Setelah mengembara begitu lama dalam dunia intelektual dengan penuh penghargaan dan prestasi, Al-Ghazali mengalami semacam skeptisisme terhadap apa yang selama ini ia pahami. Ia pun kemudian melakukan uzlah (pengasingan diri) dan berkelana dari satu daerah ke daerah lain. Pada masa ini Al-Ghazali fokus mengembangkan keilmuan dan kemampuan sufisme. Ia kemudian melahirkan magnum opusnya yaitu kitab Ihya ‘Ulumiddin dan kitab-kitab tasawuf lain seperti kimia as-sa’adah, al-munqid min adh-dhalal, dan lain-lain.

Baca Juga  Konsep Pakaian Syar'i yang Banyak Disalahpami Muslimah

Salah satu peran Al-Ghazali yang berhasil dengan sangat baik adalah mendamaikan ketegangan antara ahli fiqh yang serba baku dan formal dengan ahli tasawuf yang cenderung mengabaikan aspek formal dalam Islam. Sebelum hadir Al-Ghazali, banyak sufi yang dianggap sesat oleh hakim-hakim ahli fiqh. Namun Al-Ghazali mampu mengakhiri ketegangan itu dengan memadukan antara ilmu ma’rifat yang sufistik dengan syariat yang formal.

Kebahagiaan Menurut Al-Ghazali

Salah satu yang menjadi konsentrasi Al-Ghazali ketika menjalani praktik sufisme adalah kebahagiaan. Sudah barang tentu ratusan nabi, filosof, dan bijak bestari selalu mengulang-ulang ajaran tentang kebahagiaan. Namun, sampai hari ini manusia belum juga bisa sepenuhnya menjalani kehidupan dengan bahagia.

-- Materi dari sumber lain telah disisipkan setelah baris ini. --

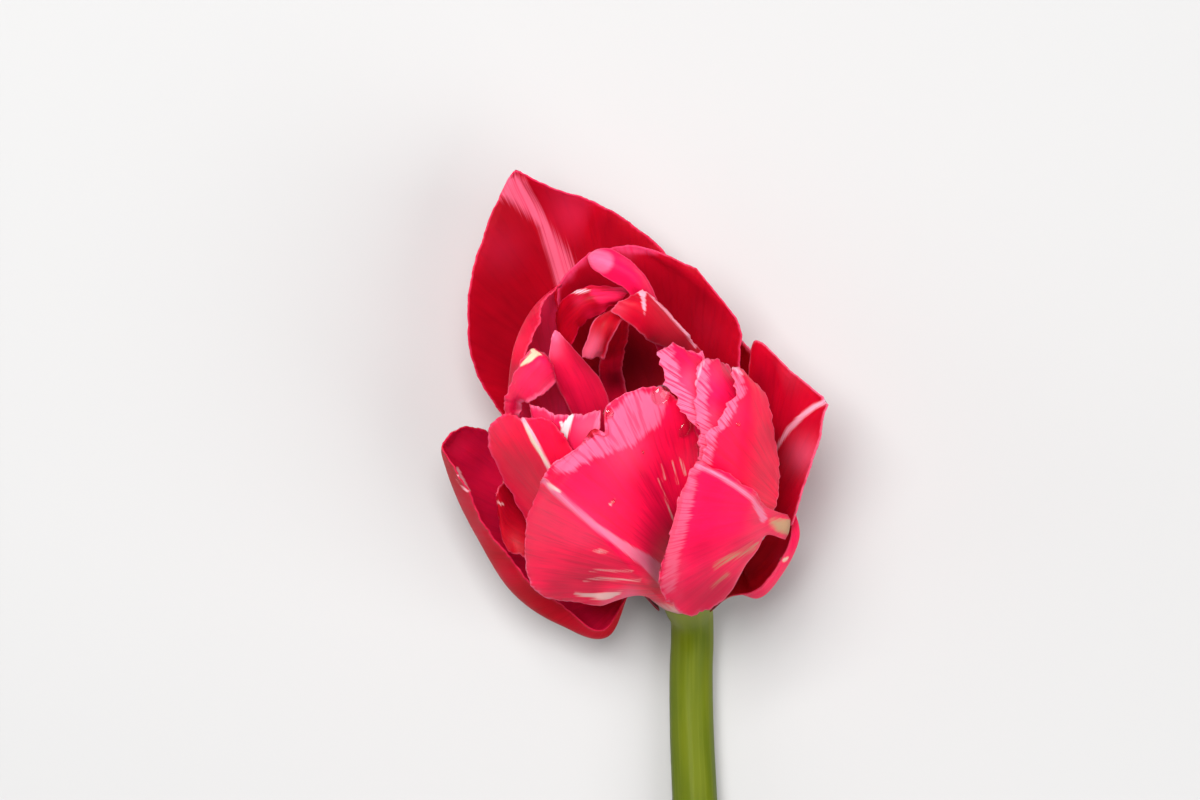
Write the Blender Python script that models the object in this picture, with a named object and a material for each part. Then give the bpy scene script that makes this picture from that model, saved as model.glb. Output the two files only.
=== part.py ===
"""Double tulip, a cut flower lying on its back petals and the end of its stem.

Every petal is a thin closed blade of its own. It starts beside the receptacle and passes through
rows of a few chosen points. The points are read on a sheet laid over the flower: steps to the
right, steps down, and the height in millimetres over the foot of the bloom.
"""

import math

import bpy
import numpy as np

MM = 0.001
STEP = 0.18          # millimetres in one step of the sheet
SHEET_Z = 30.0       # height where the steps are true
EYE_Z = 900.0        # height of the eye that reads the sheet
FLOOR = -10.0        # height of the resting plane
BLADE = 0.8          # thickness of a petal
STEM_R = 3.95        # radius of the stem under the bloom
STEM_END_R = 4.4     # radius of the stem at the cut
SHIFT = (-6.16, 69.03, 10.0)   # moves the middle of the footprint to the origin, and the floor to zero


def sheet(right, down, z):
    """The point at height z under one place of the sheet, in millimetres."""
    near = (EYE_Z - z) / (EYE_Z - SHEET_Z)
    return np.array([(right - 600) * STEP * near, (400 - down) * STEP * near, z])


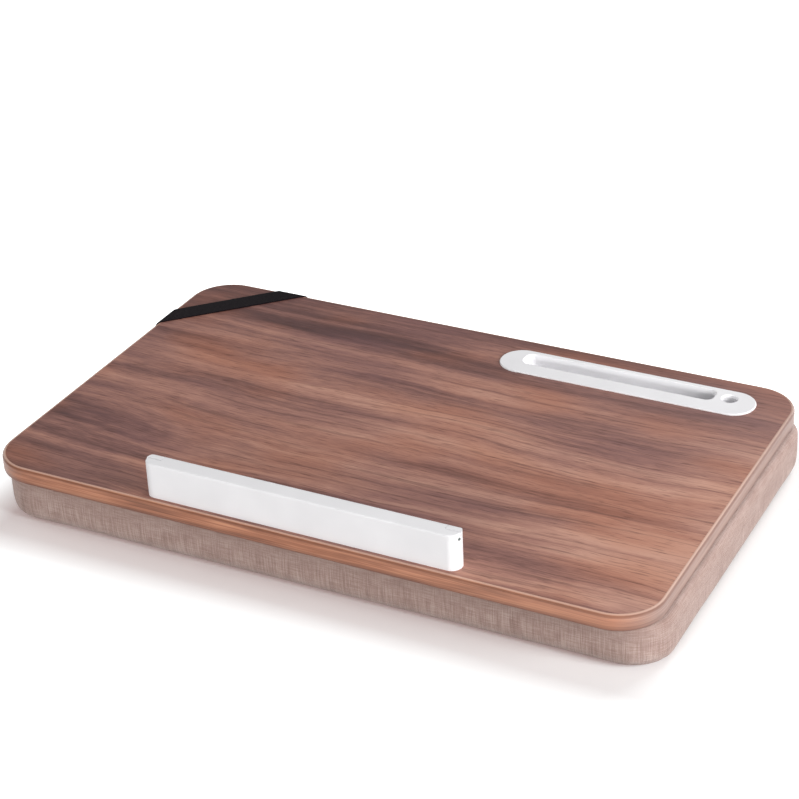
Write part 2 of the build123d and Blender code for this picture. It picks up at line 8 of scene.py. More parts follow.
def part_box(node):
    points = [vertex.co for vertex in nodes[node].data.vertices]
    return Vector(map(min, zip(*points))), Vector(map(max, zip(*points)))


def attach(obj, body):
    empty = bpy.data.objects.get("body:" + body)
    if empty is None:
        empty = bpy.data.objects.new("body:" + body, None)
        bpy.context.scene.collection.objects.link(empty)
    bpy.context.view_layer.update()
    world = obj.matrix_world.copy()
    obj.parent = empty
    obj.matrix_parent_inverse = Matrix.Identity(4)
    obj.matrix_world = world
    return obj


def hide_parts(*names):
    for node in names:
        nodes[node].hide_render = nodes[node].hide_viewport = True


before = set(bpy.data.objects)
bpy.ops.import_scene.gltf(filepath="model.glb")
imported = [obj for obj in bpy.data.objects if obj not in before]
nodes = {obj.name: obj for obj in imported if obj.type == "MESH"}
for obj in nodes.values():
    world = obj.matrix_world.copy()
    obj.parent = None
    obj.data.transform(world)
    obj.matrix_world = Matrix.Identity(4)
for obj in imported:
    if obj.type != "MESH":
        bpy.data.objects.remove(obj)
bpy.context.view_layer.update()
bpy.ops.object.select_all(action="DESELECT")

# Studio: the camera stands in front of the desk's right half and looks down on it. A white floor
# and a white room show behind the desk, and keep only the soft shadow round its foot.
mm = 0.001
board_low, board_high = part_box("edge_band")
scene = bpy.context.scene
scene.view_settings.view_transform = "Standard"
camera_azimuth = math.radians(28.21)
camera_elevation = math.radians(29.28)
camera_roll = math.radians(-2.578)
camera_place = Vector((0.7655, -1.4255, 0.9343 + board_high.z))
camera_back = Vector(
    (
        math.sin(camera_azimuth) * math.cos(camera_elevation),
        -math.cos(camera_azimuth) * math.cos(camera_elevation),
        math.sin(camera_elevation),
    )
)
bpy.ops.object.camera_add(location=camera_place)
camera = bpy.context.object
camera.data.sensor_width = 36.0
camera.data.lens = 98.27
camera.rotation_mode = "QUATERNION"
camera_aim = (-camera_back).to_track_quat("-Z", "Y")
camera.rotation_quaternion = camera_aim @ Quaternion((0, 0, 1), camera_roll)
scene.camera = camera


def srgb(red, green, blue):
    """A screen colour, 0 to 255, as the light values that shaders use."""
    linear = [((c / 255 + 0.055) / 1.055) ** 2.4 for c in (red, green, blue)]
    return (*linear, 1.0)


class Value:
    """A number on a socket. Arithmetic on it adds Math nodes."""

    def __init__(self, finish, socket):
        self.finish = finish
        self.socket = socket

    def math(self, operation, *parts):
        inputs = dict(enumerate(parts))
        made = self.finish.node("Math", {"operation": operation}, inputs)
        return Value(self.finish, made.outputs[0])

    def __add__(self, other):
        return self.math("ADD", self, other)

    def __radd__(self, other):
        return self.math("ADD", other, self)

    def __sub__(self, other):
        return self.math("SUBTRACT", self, other)

    def __rsub__(self, other):
        return self.math("SUBTRACT", other, self)

    def __mul__(self, other):
        return self.math("MULTIPLY", self, other)

    def __rmul__(self, other):
        return self.math("MULTIPLY", other, self)

    def __truediv__(self, other):
        return self.math("DIVIDE", self, other)

    def __rtruediv__(self, other):
        return self.math("DIVIDE", other, self)

    def sine(self):
        return self.math("SINE", self)

    def distance(self):
        return self.math("ABSOLUTE", self)

    def at_least(self, low):
        return self.math("MAXIMUM", self, low)

    def root(self):
        return self.math("SQRT", self)

    def limit(self, low, high):
        return self.math("MINIMUM", self.at_least(low), high)

    def share(self, low, high):
        """How far the number is from low to high, from 0 to 1."""
        return ((self - low) / (high - low)).limit(0.0, 1.0)


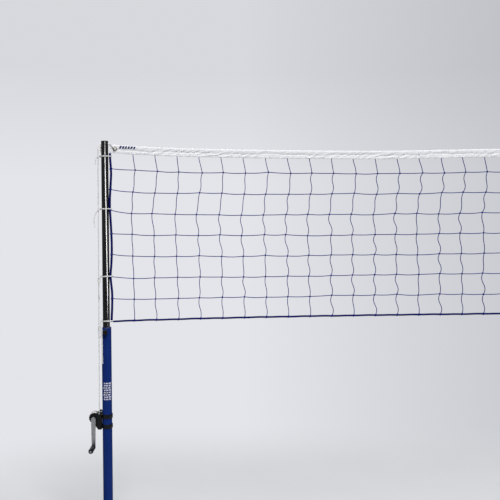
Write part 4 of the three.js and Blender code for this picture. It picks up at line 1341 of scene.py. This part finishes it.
def weight(side, which):
    low, high = box(f"{side}_weight_{which}")
    long, wide, c = 300, 420, 18
    edge = [(long / 2, wide / 2 - c), (long / 2 - c, wide / 2), (c - long / 2, wide / 2),
            (-long / 2, wide / 2 - c)]
    outline = [(x + WEIGHT_X, y) for x, y in [*edge, *[(x, -y) for x, y in edge[::-1]]]]
    block = Shape()
    block.prism(outline, low.z, high.z, "z")
    made = block.build(f"{side}_weight_{which}_cast", "iron", side)
    for y in (-STUD_Y, STUD_Y):
        hole = Shape()
        hole.turned(plain(10, low.z - 10, high.z + 10), (WEIGHT_X, y, 0), "z", 40)
        cut_out(made, hole.build("stud_hole", "iron", side))
    if which == "upper":
        tray = Shape()
        tray.block(WEIGHT_X - 110, WEIGHT_X + 110, -95, 95, high.z - 4, high.z + 10)
        cut_out(made, tray.build("tray", "iron", side))
    add_bevel(made, 2.5)
    settle(made, "stand", "iron", f"{side}_weight_{which}")


def wheel(side, which, y):
    tyre = Shape()
    at = (WHEEL_X, y, WHEEL_Z)
    half = 13
    crown = [(50 - 5 * (1 - math.cos(a)) - 0.2, half * 0.98 * math.sin(a))
             for a in np.linspace(-1.15, 1.15, 15)]
    tyre.turned([(38, -half * 0.86), (40, -half), (45, -half), *crown, (45, half), (40, half), (38, half * 0.86),
                 (38, -half * 0.86)], at, "y", 72)
    tyre.turned([(7.3, -half), (15.4, -half), (16, -half + 0.6), (17.5, -half + 4), (33, -half + 4),
                 (35, -half + 1.4), (38.4, -half + 1.4), (38.4, half - 1.4), (35, half - 1.4),
                 (33, half - 4), (17.5, half - 4), (16, half - 0.6), (15.4, half), (7.3, half),
                 (7.3, -half)], at, "y", 72, look=1)
    for i in range(6):
        c, s = math.cos(math.pi / 3 * i), math.sin(math.pi / 3 * i)
        rib = [(WHEEL_X + u * c - v * s, WHEEL_Z + u * s + v * c)
               for u, v in ((17, -1.6), (34, -1.6), (34, 1.6), (17, 1.6))]
        for low in (1.8 - half, half - 4.3):
            tyre.prism(rib, y + low, y + low + 2.5, look=1)
    made = tyre.build(f"{side}_wheel_{which}_turned", ["tyre", "hub"], side, 0.4)
    settle(made, f"{side}_wheel_{which}", "tyre", f"{side}_wheel_{which}")


# ---- putting it together ----

def add_net():
    knots = knot_places()
    net_strings(knots)
    bottom_rope()
    head_rope()
    head_band()


def add_post(side):
    for name in TIE_Z:
        tie(side, name)
        tail(side, name)
    side_rope(side)
    eyelet(side)
    upper_tube(side)
    cap(side)
    lower_tube(side)
    collar(side)
    knob(side)
    base_plate(side)
    for which in ("inner", "outer"):
        foot(side, which)
    for which in ("lower", "upper"):
        weight(side, which)
    wheel(side, "a", -WHEEL_Y)
    wheel(side, "b", WHEEL_Y)


add_studio()
add_materials()
add_net()
for one in FACING:
    add_post(one)
left_head_line()
right_head_line()
tension_rope()
sheave_parts()
eye_bolt()
winch_bracket()
winch_drum()
crank()
pawl()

Al-Ghazali mengartikan bahagia sebagai kondisi jiwa yang muncul dari kesenangan terhadap sesuatu yang selaras dengan sifat atau tabiat dasarnya (Izzudin, 2010: 38). Al Ghazali membagi nikmat menuju kebahagiaan menjadi lima hal.

Pertama, nikmat kebahagiaan akhirat (ukhrawiyyah). Kebahagiaan ini bersifat abadi, namun tidak dapat dijangkau oleh indra manusia. Karena tidak dapat dijangkau oleh indra, kebahagiaan ini sulit dijelaskan. Namun cukup dengan diyakini. Kedua, nikmat keutamaan jiwa (nafsiyyah). Keutamaan jiwa meliputi akal yang mempunyai banyak ilmu, wara’ (menjauhkan diri dari syubhat), keberanian, dan keadilan.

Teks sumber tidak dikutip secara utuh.